Ah okay. However, according to wiki:

An algebraic field extension K/F is said to be normal if every polynomial that is irreducible over F either has no root in K or splits into linear factors in K.​

If $f$ splits into linear factors over $K$, then each factor has the same degree 1.
And according to the fact that 'each element of the Galois group permutes the roots of f in a unique way', it follows that we have an isomorphic mapping between each of the factors, doesn't it? (Wondering)

However, that leaves the possibility that $f$ has no roots in $K$...

For instance with $F=\mathbb Q, K=\mathbb Q(\sqrt 2), f(x)=x^4+4x^2+2$.
Then $f(x)=(x^2+2+\sqrt 2)(x^2+2-\sqrt 2)$.
How can we prove that in such cases we can also find an isomorphic mapping between the irreducible factors? (Sweating)

 

[Olinguito]

1. What is $G(K/F)$?

The Galois group $G(K/F)$ of the field extension $K/F$ is the group of all automorphisms of the field $K$ that fixes every element of the field $F$. Here, $K$ is an extension of the field $F$, i.e. $F$ is a subfield of $K$. You see, field theory is a bit different from group theory: in group theory, given a group $G$, we are interested in analysing the subgroups of $G$, whereas in field theory, given a field $F$, we are more interested in constructing larger fields containing $F$ as a subfield (or containing a subfield isomorphic to $F$); these larger fields are called extensions of $F$.
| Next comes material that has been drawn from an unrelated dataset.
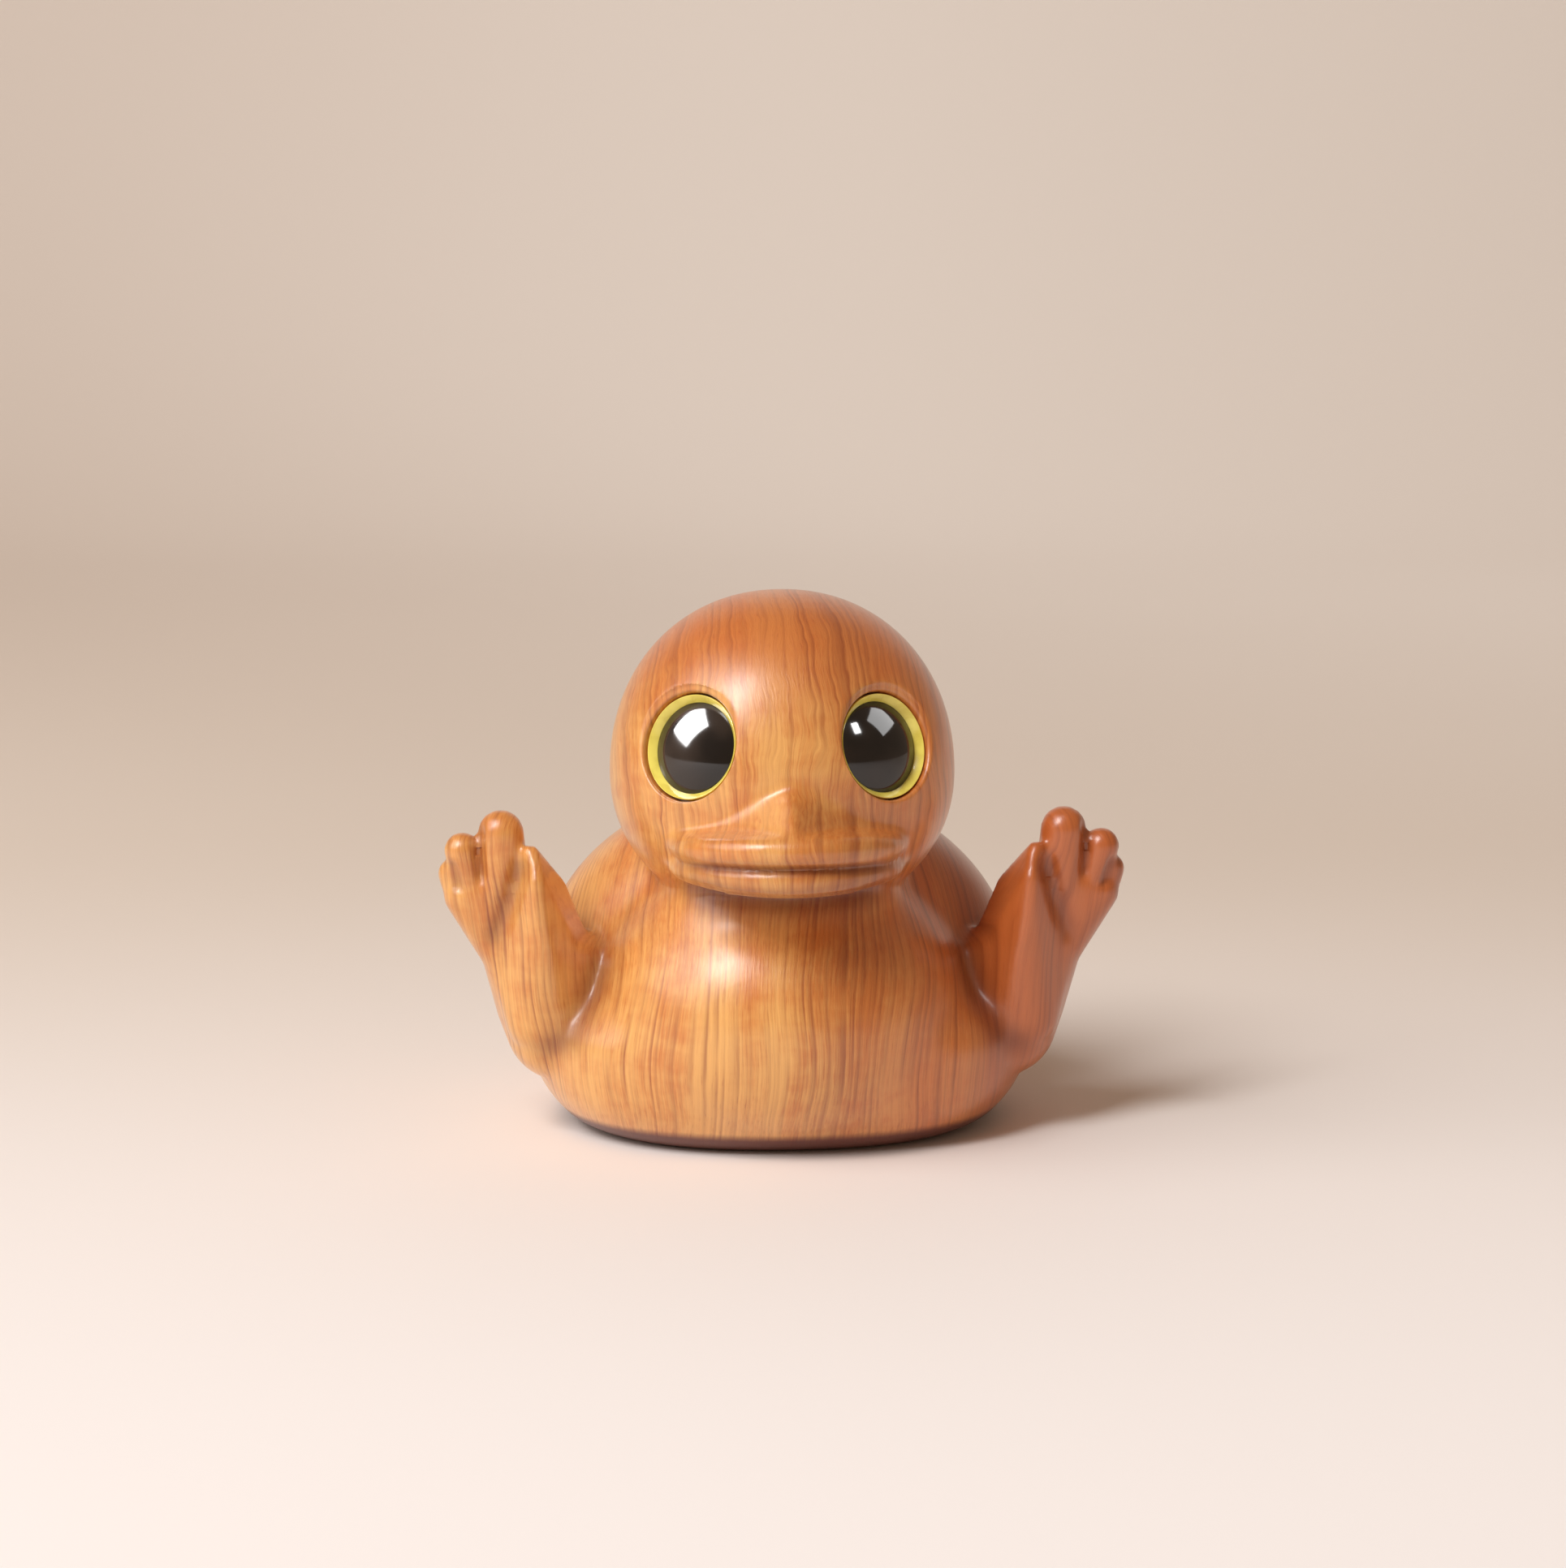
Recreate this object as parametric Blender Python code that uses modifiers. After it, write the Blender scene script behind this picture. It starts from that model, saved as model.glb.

In this problem, $K/F$ is a normal extension, meaning that given an irreducible polynomial $f\in F[x]$, either $f$ has no roots in $K$ or else it does and can be linearly factorized in $L$, i.e. splits over $L$. For example: $\mathbb Q\left(\sqrt2\right)/\mathbb Q$ is a normal extension. The polynomial $x^2-2$ is irreducible over $\mathbb Q$ but has a root in $\mathbb Q\left(\sqrt2\right)$ and $x^2-2=\left(x+\sqrt2\right)\left(x-\sqrt2\right)$ in $\mathbb Q\left(\sqrt2\right)$. On the other hand, $\mathbb Q\left(\sqrt[3]2\right)/\mathbb Q$ is not a normal extension: the polynomial $x^3-2$, irreducible over $\mathbb Q$, has a root in $\mathbb Q\left(\sqrt[3]2\right)$ but does not split therein.